After the Maine Department of Transportation said it would not place any seasonal speed bumps in Damariscotta Mills, the Newcastle Board of Selectmen continued to brainstorm ways to increase pedestrian safety in the village.
DOT Traffic Engineer Dave Allen visited the Newcastle and Nobleboro boards of selectmen in separate meetings in August 2016 to discuss the department’s proposal to purchase and install seasonal speed bumps and signage for the purpose of slowing vehicles in an area with high pedestrian traffic, particularly due to the village’s swimming hole.
Both boards unanimously approved the plan, but the Nobleboro Board of Selectmen reversed its decision after receiving feedback opposing the speed bumps from residents of the village.
As a result, the DOT decided not to install speed bumps in Newcastle either, saying the bumps were “a two-town solution” due to their location, according to Newcastle Town Administrator Jon Duke.
During the board’s meeting Monday, July 24, Selectman Ben Frey suggested alternative ways to calm traffic in the area. One possible solution would be the installation of traffic bollards, which are short posts used to guide traffic.
Frey suggested that the bollards could be used to create a pedestrian walkway through the Mills. The bollards would be installed temporarily, and would not create additional noise in the area, which was one of the concerns some Damariscotta Mills residents expressed about the speed bumps, Frey said.
The bollards have been offered to the town free of charge, and Frey volunteered his time to install them.
“This would be done at zero cost,” Frey said.
Another possible solution would be to create a walkway by painting “essentially a sidewalk” on the one-way road in Damariscotta Mills, Frey said.
The town’s sidewalk, trails, and enhanced mobility committee discussed the possible solutions and voted to recommend that the selectmen look into the options, Frey said.
The selectmen expressed support for the ideas and discussed the proper course of action moving forward. As Route 215 is owned and maintained by the state, the DOT would likely have to sign off on any plan, Chair Brian Foote said.
In addition, the town of Nobleboro would need to be consulted, as the traffic-calming proposals would involve the Nobleboro side of Damariscotta Mills.
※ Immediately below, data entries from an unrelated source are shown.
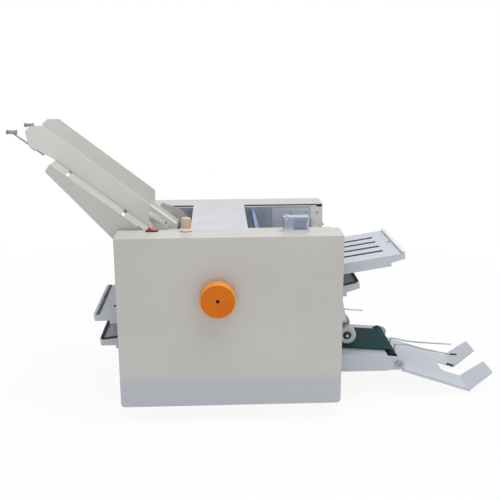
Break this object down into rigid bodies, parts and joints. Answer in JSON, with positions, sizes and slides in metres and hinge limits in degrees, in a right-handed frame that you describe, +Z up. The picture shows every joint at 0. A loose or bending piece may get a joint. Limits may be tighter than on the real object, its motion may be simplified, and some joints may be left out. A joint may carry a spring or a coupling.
{
  "type": "paper folding machine",
  "caption": "Tabletop buckle folder: slanted feed tray with side guides, ivory covers with an orange handwheel, slotted fold plates on both sides, green belt delivery and tilting catch tray.",
  "frame": {"origin": "on the bench under the middle of the casing, at the centre of the four foot holes", "axes": "+X from the feed side to the delivery side, +Y from the operator's side to the far side, +Z up"},
  "size_m": [0.9832, 0.422, 0.5663],
  "materials": {
    "ivory_paint": "satin powder coat, warm ivory",
    "tray_paint": "satin powder coat, cool white",
    "plate_paint": "satin paint, light grey white",
    "frame_steel": "zinc plated steel plate",
    "bright_steel": "brushed stainless sheet",
    "turned_steel": "turned bright bar",
    "screw_zinc": "zinc plated",
    "gear_steel": "oiled machined steel",
    "bronze": "sintered bronze",
    "blue_paint": "blue enamel",
    "orange_plastic": "moulded, slightly glossy",
    "red_plastic": "moulded, glossy",
    "lamp_lens": "translucent amber moulding",
    "clear_plastic": "clear acrylic",
    "counter_blue": "moulded blue grey",
    "button_white": "moulded white",
    "black_plastic": "moulded, matt",
    "black_rubber": "moulded rubber",
    "tan_rubber": "soft separator rubber",
    "grey_rubber": "ground feed rubber",
    "white_rubber": "soft white rubber",
    "green_belt": "rubber faced belting",
    "motor_paint": "dark motor enamel"
  },
  "bodies": {
    "machine": {"near_cover": "ivory_paint", "far_cover": "ivory_paint", "screws": "screw_zinc", "near_frame_plate": "frame_steel", "far_frame_plate": "frame_steel", "base_plate": "frame_steel", "rubber_feet": "black_rubber", "tie_bars": "turned_steel", "blue_cross_bar": "blue_paint", "top_plate": "bright_steel", "frame_bushes": "bronze", "feed_tray": "ivory_paint", "separator_pad": "tan_rubber", "sheet_holder": "bright_steel", "delivery_frame": "tray_paint", "delivery_belt": "green_belt", "switch_housing": "black_plastic", "pilot_lamp_base": "black_plastic", "pilot_lamp_lens": "lamp_lens", "counter_case": "counter_blue", "counter_window": "clear_plastic", "motor": "motor_paint", "power_inlet": "black_plastic", "fold_plate_1": "plate_paint", "fold_plate_2": "plate_paint", "fold_plate_3": "plate_paint", "fold_plate_4": "plate_paint"},
    "roller_1": {"fold_roller_1": "turned_steel", "fold_gear_1": "gear_steel", "handwheel": "orange_plastic"},
    "roller_2": {"fold_roller_2": "turned_steel", "fold_gear_2": "gear_steel"},
    "roller_3": {"fold_roller_3": "turned_steel", "fold_gear_3": "gear_steel"},
    "roller_4": {"fold_roller_4": "turned_steel", "fold_gear_4": "gear_steel"},
    "roller_5": {"fold_roller_5": "turned_steel", "fold_gear_5": "gear_steel"},
    "roller_6": {"fold_roller_6": "turned_steel", "fold_gear_6": "gear_steel"},
    "idler": {"idler_gear": "gear_steel"},
    "feed_drive": {"feed_shaft": "gear_steel", "feed_roller": "grey_rubber"},
    "motor_output": {"motor_gear": "gear_steel"},
    "belt_drive": {"delivery_drive_roller": "gear_steel"},
    "belt_nose": {"delivery_nose_roller": "black_plastic"},
    "press_frame": {"press_arms": "turned_steel"},
    "press_wheel_pair": {"press_wheels": "white_rubber"},
    "near_guide": {"near_paper_guide": "ivory_paint"},
    "far_guide": {"far_paper_guide": "ivory_paint"},
    "near_rod": {"near_guide_rod": "turned_steel"},
    "far_rod": {"far_guide_rod": "turned_steel"},
    "stop_1": {"paper_stop_1": "bright_steel"},
    "stop_2": {"paper_stop_2": "bright_steel"},
    "stop_3": {"paper_stop_3": "bright_steel"},
    "stop_4": {"paper_stop_4": "bright_steel"},
    "catch_tray": {"stack_tray": "tray_paint", "support_wires": "screw_zinc"},
    "switch_rocker": {"rocker": "red_plastic"},
    "reset_button": {"counter_button": "button_white"}
  },
  "joints": [
    {"name": "handwheel_turn", "type": "hinge", "parent": "machine", "child": "roller_1", "pos_m": [-0.0234, 0, 0.2548], "axis": [0, 1, 0], "continuous": true},
    {"name": "fold_roller_2_turn", "type": "hinge", "parent": "machine", "child": "roller_2", "pos_m": [-0.01915, 0, 0.22966], "axis": [0, 1, 0], "continuous": true},
    {"name": "fold_roller_3_turn", "type": "hinge", "parent": "machine", "child": "roller_3", "pos_m": [-0.0149, 0, 0.20451], "axis": [0, 1, 0], "continuous": true},
    {"name": "fold_roller_4_turn", "type": "hinge", "parent": "machine", "child": "roller_4", "pos_m": [-0.01064, 0, 0.17937], "axis": [0, 1, 0], "continuous": true},
    {"name": "fold_roller_5_turn", "type": "hinge", "parent": "machine", "child": "roller_5", "pos_m": [-0.00639, 0, 0.15423], "axis": [0, 1, 0], "continuous": true},
    {"name": "fold_roller_6_turn", "type": "hinge", "parent": "machine", "child": "roller_6", "pos_m": [-0.00214, 0, 0.12909], "axis": [0, 1, 0], "continuous": true},
    {"name": "idler_turn", "type": "hinge", "parent": "machine", "child": "idler", "pos_m": [-0.05028, 0, 0.28995], "axis": [0, 1, 0], "continuous": true},
    {"name": "feed_roller_turn", "type": "hinge", "parent": "machine", "child": "feed_drive", "pos_m": [-0.0849, 0, 0.33523], "axis": [0, 1, 0], "continuous": true},
    {"name": "motor_output_turn", "type": "hinge", "parent": "machine", "child": "motor_output", "pos_m": [-0.01765, 0, 0.08129], "axis": [0, 1, 0], "continuous": true},
    {"name": "belt_drive_turn", "type": "hinge", "parent": "machine", "child": "belt_drive", "pos_m": [0.038, 0, 0.10371], "axis": [0, 1, 0], "continuous": true},
    {"name": "belt_nose_turn", "type": "hinge", "parent": "machine", "child": "belt_nose", "pos_m": [0.341, 0, 0.08055], "axis": [0, 1, 0], "continuous": true},
    {"name": "press_arms_lift", "type": "hinge", "parent": "machine", "child": "press_frame", "pos_m": [0.192, 0, 0.196], "axis": [0, 1, 0], "range_deg": [-30, 0]},
    {"name": "press_wheels_turn", "type": "hinge", "parent": "press_frame", "child": "press_wheel_pair", "pos_m": [0.2493, 0, 0.11755], "axis": [0, 1, 0], "continuous": true},
    {"name": "near_guide_slide", "type": "slide", "parent": "machine", "child": "near_guide", "axis": [0, 1, 0], "range_m": [-0.045, 0.015]},
    {"name": "far_guide_slide", "type": "slide", "parent": "machine", "child": "far_guide", "axis": [0, 1, 0], "range_m": [-0.055, 0.006]},
    {"name": "near_rod_slide", "type": "slide", "parent": "near_guide", "child": "near_rod", "axis": [0.7944, 0, -0.6074], "range_m": [-0.018, 0.015]},
    {"name": "far_rod_slide", "type": "slide", "parent": "far_guide", "child": "far_rod", "axis": [0.7944, 0, -0.6074], "range_m": [-0.018, 0.015]},
    {"name": "paper_stop_1_slide", "type": "slide", "parent": "machine", "child": "stop_1", "axis": [0.9877, 0, 0.1564], "range_m": [-0.105, 0.165]},
    {"name": "paper_stop_2_slide", "type": "slide", "parent": "machine", "child": "stop_2", "axis": [-0.9914, 0, -0.1305], "range_m": [-0.105, 0.055]},
    {"name": "paper_stop_3_slide", "type": "slide", "parent": "machine", "child": "stop_3", "axis": [0.9792, 0, 0.2028], "range_m": [-0.105, 0.08]},
    {"name": "paper_stop_4_slide", "type": "slide", "parent": "machine", "child": "stop_4", "axis": [-0.9914, 0, -0.1305], "range_m": [-0.105, 0.045]},
    {"name": "catch_tray_tilt", "type": "hinge", "parent": "machine", "child": "catch_tray", "pos_m": [0.351, 0, 0.071], "axis": [0, 1, 0], "range_deg": [-15, 0]},
    {"name": "switch_rock", "type": "hinge", "parent": "machine", "child": "switch_rocker", "pos_m": [-0.148, 0, 0.37], "axis": [0, 1, 0], "range_deg": [-14, 0]},
    {"name": "reset_button_press", "type": "slide", "parent": "machine", "child": "reset_button", "axis": [0, 0, 1], "range_m": [-0.002, 0], "stiffness_N_per_m": 200}
  ],
  "couplings": [
    {"joint": "fold_roller_2_turn", "follows": "handwheel_turn", "ratio": -1},
    {"joint": "fold_roller_3_turn", "follows": "handwheel_turn", "ratio": 1},
    {"joint": "fold_roller_4_turn", "follows": "handwheel_turn", "ratio": -1},
    {"joint": "fold_roller_5_turn", "follows": "handwheel_turn", "ratio": 1},
    {"joint": "fold_roller_6_turn", "follows": "handwheel_turn", "ratio": -1},
    {"joint": "idler_turn", "follows": "handwheel_turn", "ratio": -0.40476},
    {"joint": "feed_roller_turn", "follows": "handwheel_turn", "ratio": 0.5},
    {"joint": "motor_output_turn", "follows": "handwheel_turn", "ratio": 0.34},
    {"joint": "belt_drive_turn", "follows": "handwheel_turn", "ratio": -0.56667},
    {"joint": "belt_nose_turn", "follows": "handwheel_turn", "ratio": -0.56667},
    {"joint": "press_wheels_turn", "follows": "handwheel_turn", "ratio": 0.2906}
  ]
}
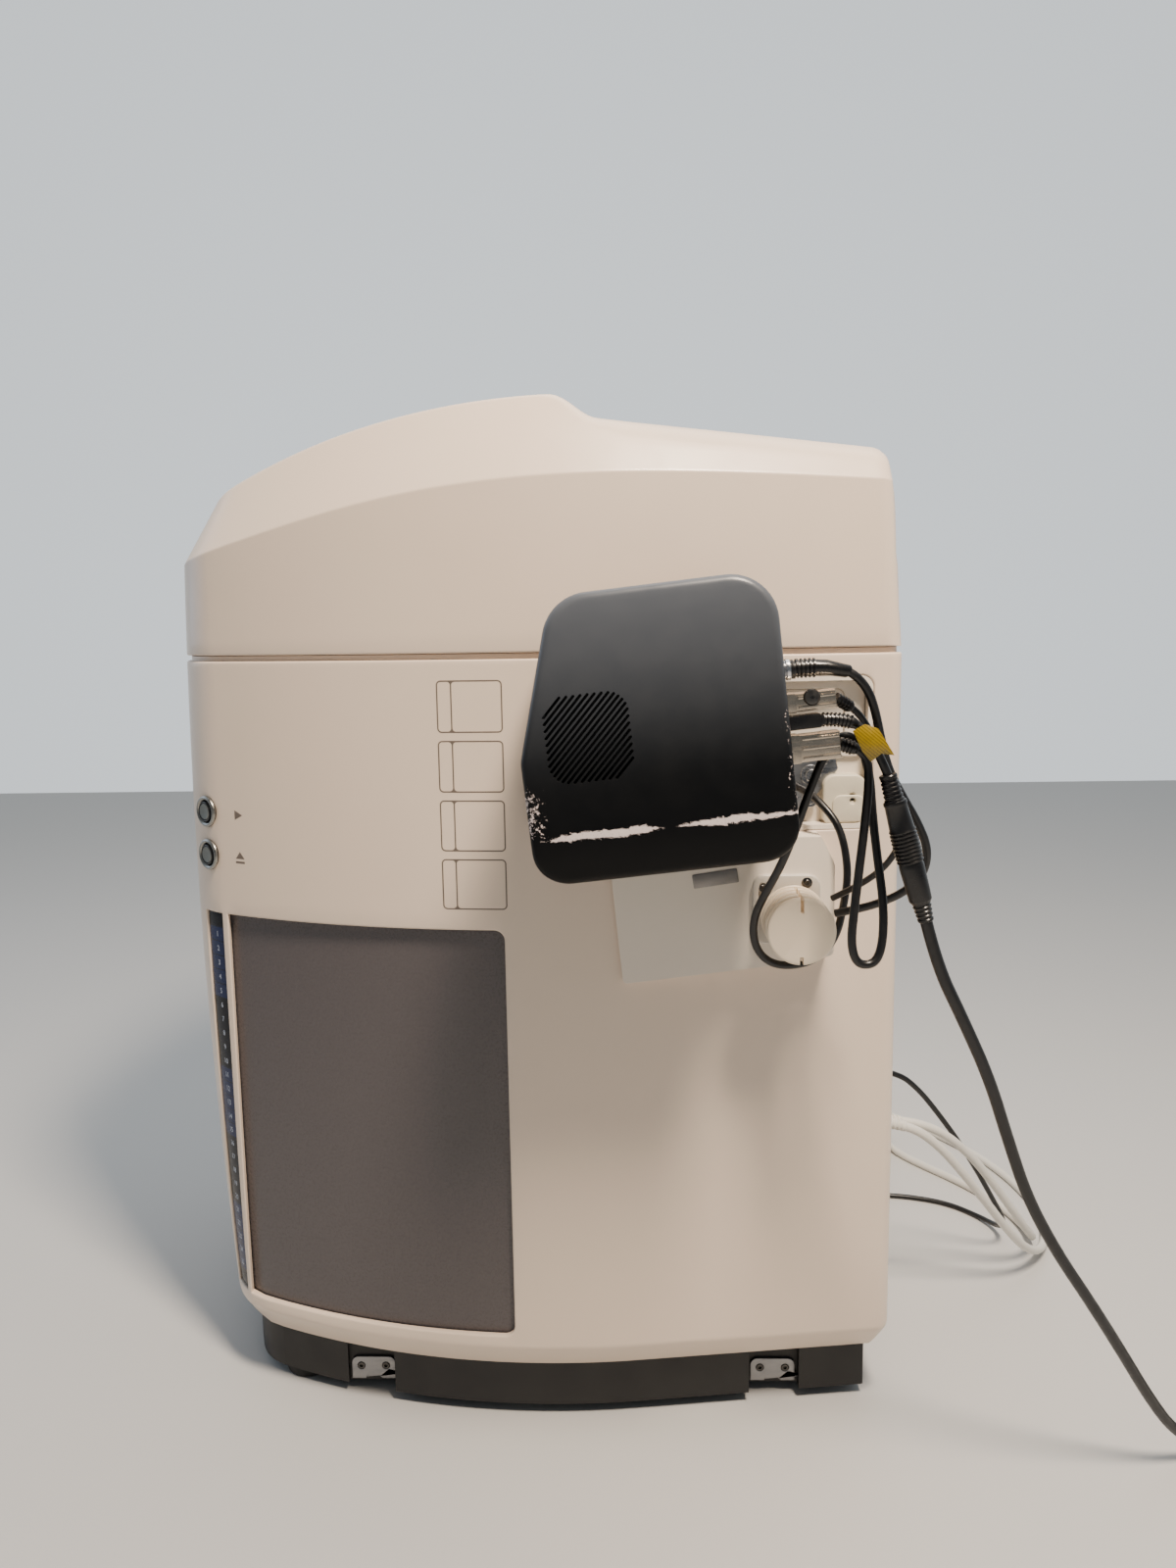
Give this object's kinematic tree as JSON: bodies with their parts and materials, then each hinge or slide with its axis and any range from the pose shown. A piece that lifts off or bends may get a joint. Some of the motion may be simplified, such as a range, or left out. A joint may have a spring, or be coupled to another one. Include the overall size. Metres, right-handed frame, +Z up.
{
  "type": "digital slide scanner",
  "caption": "Bench-top digital slide scanner with a barrel-shaped casing, lift-up hood, front tray door with magazine and lift, inner microscope, and a side camera module with leads.",
  "frame": {"origin": "middle of the casing's footprint on the surface it stands on", "axes": "+Z up, the front faces -Y, +X towards the side with the camera module"},
  "size_m": [0.7188, 0.8904, 0.706],
  "materials": {
    "casing_white": "satin off-white paint with a fine orange-peel texture",
    "panel_grey": "smooth satin mid grey paint",
    "strip_print": "clear lens over dark blue and black number fields",
    "cover_black": "satin black powder coat with scratches to bare white",
    "plate_white": "smooth satin white paint",
    "bare_steel": "bright brushed steel",
    "bright_metal": "bright nickel plate",
    "machined_aluminium": "machined and bead-blasted aluminium",
    "base_black": "matt black paint",
    "foot_rubber": "matt black rubber",
    "inner_black": "fine-grained black plastic",
    "tray_grey": "fine-grained dark grey plastic",
    "jacket_black": "smooth black lead jacket",
    "jacket_white": "smooth white lead jacket"
  },
  "bodies": {
    "chassis": {"side_cover_right": "casing_white", "side_cover_left": "casing_white", "side_panel_right": "panel_grey", "side_panel_left": "panel_grey", "number_strip": "strip_print", "front_frame": "casing_white", "button_bezels": "bare_steel", "hood_hinges": "machined_aluminium", "base_plinth": "base_black", "base_plate": "base_black", "rubber_feet": "foot_rubber", "foot_brackets": "bare_steel", "rear_panel": "casing_white", "fan_housing": "inner_black", "module_cover": "cover_black", "module_block": "machined_aluminium", "module_jacks": "bright_metal", "plug_hoods": "bright_metal", "module_plate": "plate_white", "lamp_flange": "machined_aluminium", "lamp_housing": "plate_white", "bay_insert": "plate_white", "bay_bracket": "machined_aluminium", "mounting_screws": "bare_steel", "magazine_frame": "machined_aluminium", "stored_trays": "tray_grey", "lift_rods": "bare_steel", "drive_motors": "inner_black", "optics_column": "machined_aluminium", "condenser": "inner_black", "detector_lead": "jacket_black", "signal_lead": "jacket_black", "slack_lead": "jacket_black", "lead_coupler": "inner_black", "power_lead": "jacket_black", "floor_lead": "jacket_black", "floor_lead_coil": "jacket_black", "floor_lead_plug": "inner_black", "rear_sockets": "inner_black", "white_lead_1": "jacket_white", "white_coil_1": "jacket_white", "white_lead_2": "jacket_white", "white_coil_2": "jacket_white", "black_lead": "jacket_black", "black_coil": "jacket_black", "white_plug_1": "jacket_white", "white_plug_2": "jacket_white", "black_plug": "inner_black"},
    "front_door": {"front_door": "casing_white"},
    "lift_hood": {"hood": "casing_white"},
    "start_button": {"start_button": "bare_steel"},
    "open_button": {"open_button": "bare_steel"},
    "fan": {"fan_rotor": "inner_black"},
    "tray": {"active_tray": "tray_grey"},
    "lift": {"lift_carriage": "machined_aluminium"},
    "screw": {"lift_screw": "bare_steel"},
    "stage": {"scan_stage": "machined_aluminium"},
    "turret": {"objective_turret": "bright_metal"},
    "filters": {"filter_wheel": "machined_aluminium"}
  },
  "joints": [
    {"name": "door_swing", "type": "hinge", "parent": "chassis", "child": "front_door", "pos_m": [-0.109, -0.23344, 0.212], "axis": [0, 0.0391, -0.9992], "range_deg": [0, 85]},
    {"name": "hood_lift", "type": "hinge", "parent": "chassis", "child": "lift_hood", "pos_m": [0, 0.2642, 0.533], "axis": [-1, 0, 0], "range_deg": [0, 60]},
    {"name": "start_press", "type": "slide", "parent": "chassis", "child": "start_button", "axis": [-0.7837, 0.6211, 0], "range_m": [0, 0.002], "stiffness_N_per_m": 400, "springref_m": -0.0005},
    {"name": "open_press", "type": "slide", "parent": "chassis", "child": "open_button", "axis": [-0.7837, 0.6211, 0], "range_m": [0, 0.002], "stiffness_N_per_m": 400, "springref_m": -0.0005},
    {"name": "fan_spin", "type": "hinge", "parent": "chassis", "child": "fan", "pos_m": [-0.1, 0.2427, 0.44], "axis": [0, 1, 0], "continuous": true},
    {"name": "tray_slide", "type": "slide", "parent": "chassis", "child": "tray", "axis": [0, 1, 0], "range_m": [0, 0.1]},
    {"name": "lift_slide", "type": "slide", "parent": "chassis", "child": "lift", "axis": [0, 0, 1], "range_m": [0, 0.325]},
    {"name": "screw_turn", "type": "hinge", "parent": "chassis", "child": "screw", "pos_m": [0, -0.004, 0.2], "axis": [0, 0, 1], "range_deg": [0, 5860]},
    {"name": "stage_slide", "type": "slide", "parent": "chassis", "child": "stage", "axis": [1, 0, 0], "range_m": [-0.025, 0.025]},
    {"name": "turret_turn", "type": "hinge", "parent": "chassis", "child": "turret", "pos_m": [0, 0.125, 0.47], "axis": [0, 0, 1], "continuous": true},
    {"name": "filter_turn", "type": "hinge", "parent": "chassis", "child": "filters", "pos_m": [0, 0.125, 0.535], "axis": [0, 0, 1], "continuous": true}
  ],
  "couplings": [
    {"joint": "screw_turn", "follows": "lift_slide", "rad_per_m": 314.16}
  ]
}
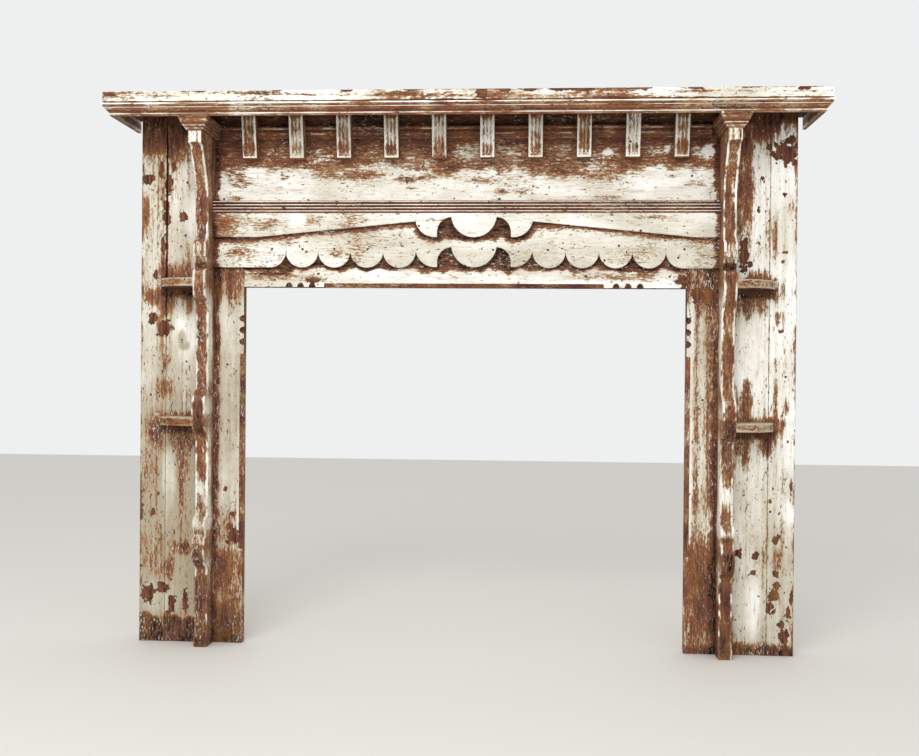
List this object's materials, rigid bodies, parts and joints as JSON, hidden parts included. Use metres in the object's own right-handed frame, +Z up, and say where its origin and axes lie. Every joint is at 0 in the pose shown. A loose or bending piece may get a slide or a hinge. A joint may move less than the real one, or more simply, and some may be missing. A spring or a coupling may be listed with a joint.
{
  "type": "fireplace mantelpiece",
  "caption": "Painted softwood fireplace mantelpiece with a moulded shelf, bracket dentils, scalloped frets, fluted console pilasters and quarter-round corner shelves.",
  "frame": {"origin": "on the floor, below the middle of the overall outline", "axes": "+X along the shelf to the viewer's right, +Y back into the wall, +Z up"},
  "size_m": [1.774, 0.2164, 1.389],
  "materials": {
    "board_paint": "worn off-white paint brushed along the grain, red-brown undercoat in the recesses",
    "leg_paint": "worn off-white paint with vertical streaks and sharp chips down to brown undercoat and pine",
    "shelf_paint": "worn cream paint, rubbed through along the edges",
    "moulding_paint": "brown undercoat with cream paint left on the arrises",
    "pilaster_paint": "cream arrises, rubbed brown flutes",
    "dentil_paint": "cream edges, brown flutes",
    "corner_shelf_paint": "thin cream paint over brown undercoat",
    "recess_paint": "purple-brown undercoat, little paint left",
    "bare_back": "unpainted aged softwood with drips of old paint"
  },
  "bodies": {
    "root": {"shelf_board": "shelf_paint", "shelf_moulding_front": "moulding_paint", "shelf_moulding_left": "moulding_paint", "shelf_moulding_right": "moulding_paint", "frieze_board": "board_paint", "lintel_board": "board_paint", "inner_stile_left": "leg_paint", "panel_inner_left": "leg_paint", "panel_outer_left": "leg_paint", "side_return_left": "bare_back", "pilaster_left": "pilaster_paint", "capital_front_left": "moulding_paint", "capital_inner_left": "moulding_paint", "capital_outer_left": "moulding_paint", "corner_shelf_upper_left": "corner_shelf_paint", "corner_shelf_lower_left": "corner_shelf_paint", "inner_stile_right": "leg_paint", "panel_inner_right": "leg_paint", "panel_outer_right": "leg_paint", "side_return_right": "bare_back", "pilaster_right": "pilaster_paint", "capital_front_right": "moulding_paint", "capital_inner_right": "moulding_paint", "capital_outer_right": "moulding_paint", "corner_shelf_upper_right": "corner_shelf_paint", "corner_shelf_lower_right": "corner_shelf_paint", "bed_moulding": "recess_paint", "dentil_01": "dentil_paint", "dentil_02": "dentil_paint", "dentil_03": "dentil_paint", "dentil_04": "dentil_paint", "dentil_05": "dentil_paint", "dentil_06": "dentil_paint", "dentil_07": "dentil_paint", "dentil_08": "dentil_paint", "dentil_09": "dentil_paint", "dentil_10": "dentil_paint", "reeded_band": "moulding_paint", "upper_fret": "board_paint", "lower_fret": "board_paint"}
  },
  "joints": []
}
The selectmen directed Newcastle Road Commissioner Steve Reynolds to reach out to the Lincoln County Sheriff’s Office to see if it would support either of the proposals. If the sheriff’s office supports the safety measures, the plan will be brought to the DOT.
Once the DOT decides whether one of the alternative traffic-calming measures could be workable, a representative from Newcastle will visit the Nobleboro Board of Selectmen to see if the town is in favor of the proposal.